X was ejected from the code after a decision from the code’s complaints subcommittee, which comprises only members that are independent of both code signatories and DIGI, a tech industry body that administers the code. The complaint was made against code provision 5.11, which states, ‘Signatories will implement and publish policies, procedures and appropriate guidelines that will enable users to report the types of behaviours and content that violates their policies under section 5.10.’
The decision turned solely on the lack of means for users to report content that violates X’s own policies. As an outcomes-oriented, voluntary code, it is entirely up to signatories what policies they implement, as long as, under code outcome 1a, signatories contribute to reducing the risk of harms that may arise from the propagation of misinformation and disinformation.
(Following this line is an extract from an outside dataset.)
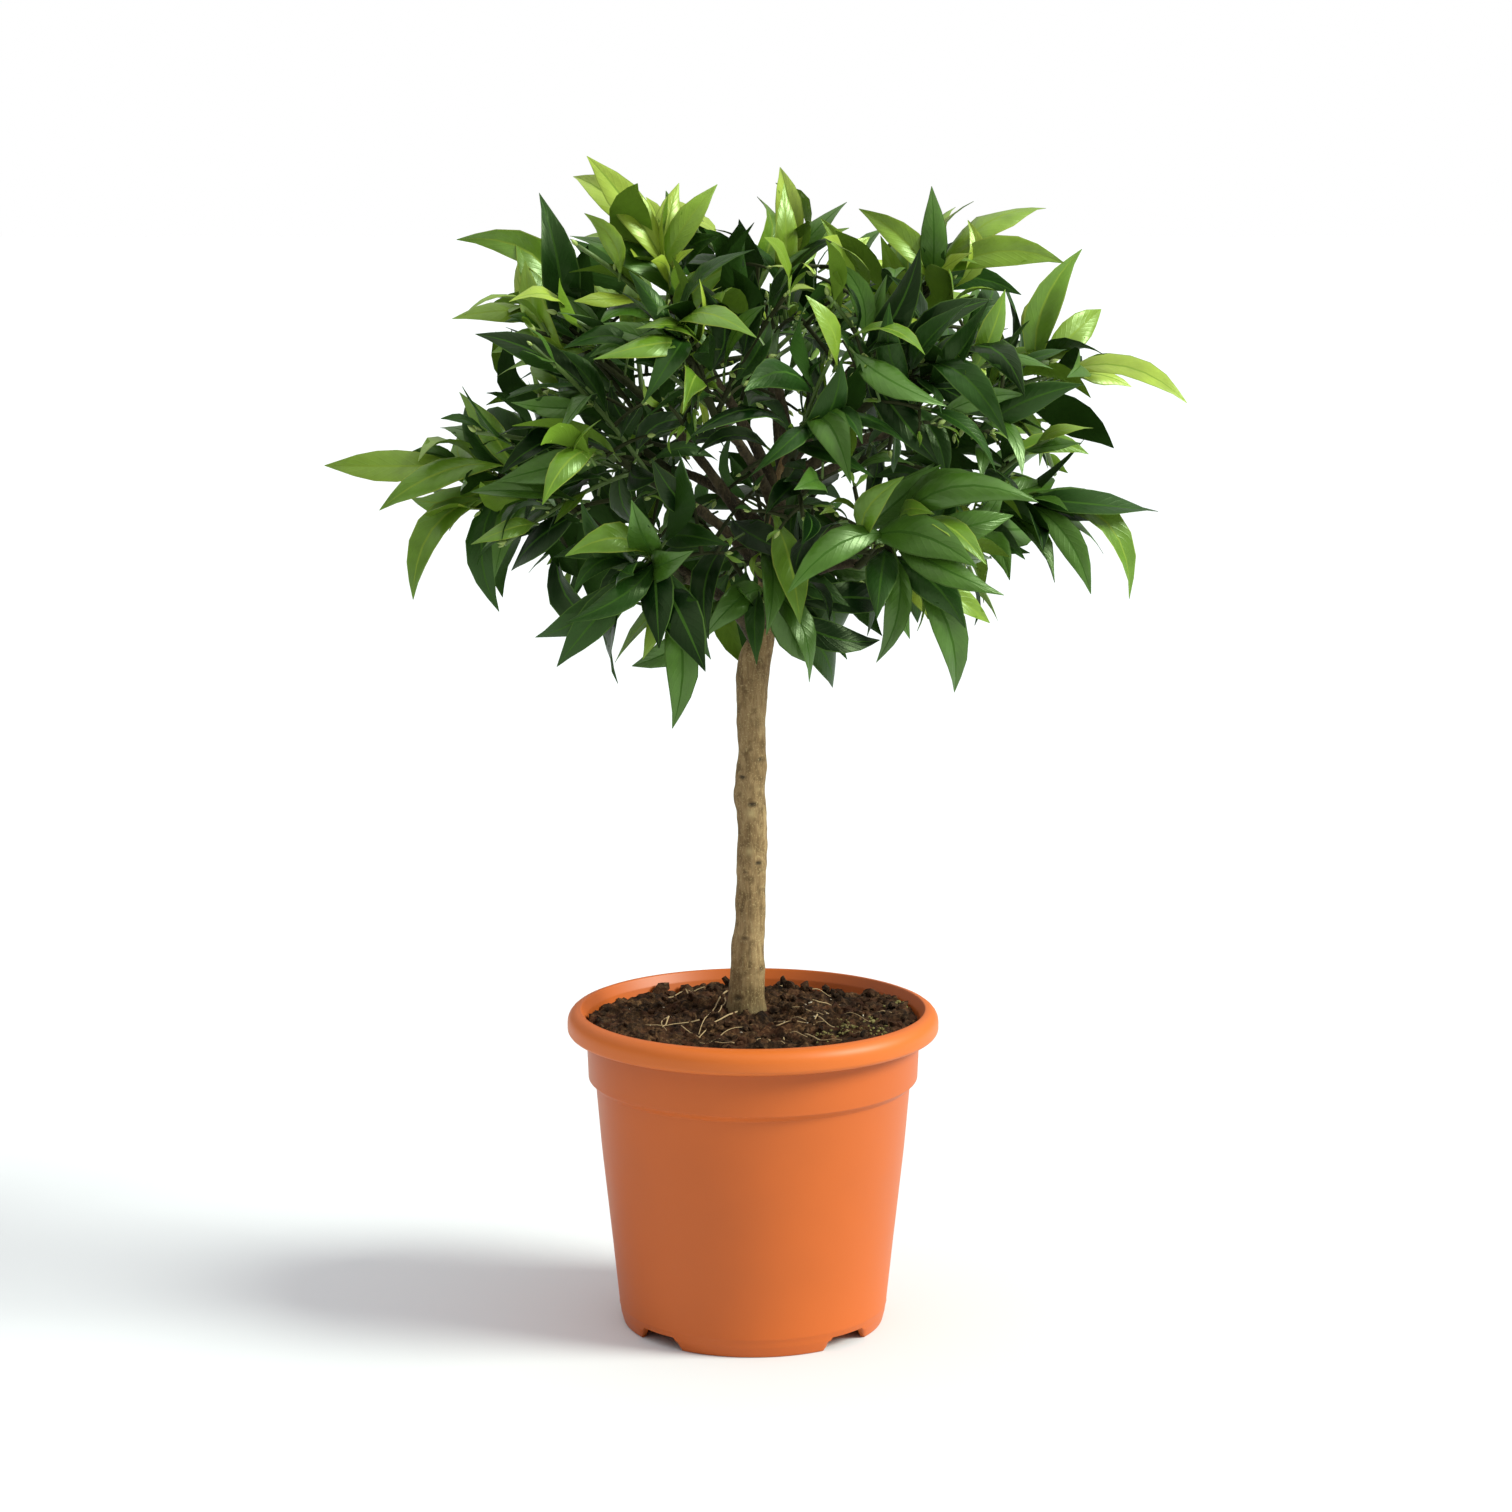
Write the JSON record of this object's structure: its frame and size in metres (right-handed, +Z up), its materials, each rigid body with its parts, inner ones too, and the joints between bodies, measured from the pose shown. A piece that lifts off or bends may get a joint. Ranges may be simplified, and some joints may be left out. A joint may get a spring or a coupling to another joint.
{
  "type": "potted kumquat",
  "caption": "Small standard citrus tree with a bushy round head of pointed glossy leaves on a slim bare trunk, in a terracotta-coloured nursery pot.",
  "frame": {"origin": "on the floor under the middle of the pot, at the centre of the pot's flat underside", "axes": "+Z up along the pot's axis; -Y is the front of the tree, the side that the picture shows; +X is to the right as seen from the front"},
  "size_m": [0.47, 0.3467, 0.657],
  "materials": {
    "terracotta_plastic": "smooth injection-moulded plastic with a soft sheen, terracotta orange",
    "peat": "damp lumpy peat, matt and dark brown",
    "bark": "grey-brown young citrus bark, matt, finely cracked",
    "foliage": "glossy dark green leaves, paler underneath"
  },
  "bodies": {
    "root": {"pot": "terracotta_plastic", "soil": "peat", "trunk": "bark", "bough_left_low": "bark", "bough_left_upper": "bark", "bough_top_left": "bark", "bough_top_mid": "bark", "bough_top_right": "bark", "bough_right_upper": "bark", "bough_right_low": "bark", "bough_front_right_low": "bark", "bough_front_left_low": "bark", "bough_front_low": "bark", "bough_front_middle": "bark", "bough_front_left_upper": "bark", "bough_front_right_upper": "bark", "bough_left_front": "bark", "bough_back_low": "bark", "bough_back_left": "bark", "bough_back_right": "bark", "bough_back_top": "bark", "foliage_left_low": "foliage", "foliage_left_upper": "foliage", "foliage_top_left": "foliage", "foliage_top_mid": "foliage", "foliage_top_right": "foliage", "foliage_right_upper": "foliage", "foliage_right_low": "foliage", "foliage_front_right_low": "foliage", "foliage_front_left_low": "foliage", "foliage_front_low": "foliage", "foliage_front_middle": "foliage", "foliage_front_left_upper": "foliage", "foliage_front_right_upper": "foliage", "foliage_left_front": "foliage", "foliage_back_low": "foliage", "foliage_back_left": "foliage", "foliage_back_right": "foliage", "foliage_back_top": "foliage"}
  },
  "joints": []
}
In this sense, the case is a clear example of the intended focus of the proposed misinformation bill, namely platform policies and processes, rather than individual content. By the same token, the consequences of the decision – X’s removal from the code – illustrate the fundamental purpose of the bill: to provide genuine accountability through a set of enforcement powers, including the ability to issue fines for non-compliance. Instead, as a voluntary code, there are no substantial consequences for X besides another hit to its reputation, which seems of no consequence at all to its management. It’s a bit like expelling a student for truancy. Indeed, X failed to respond to Reset’s complaint and pulled out of the meeting of the subcommittee. This demonstrates contempt not merely for an established governance framework and the other platforms which participate in it, but also for the public – both in their role as users of the platform, and in the interest they have in a public sphere that enables the free and civil participation of all.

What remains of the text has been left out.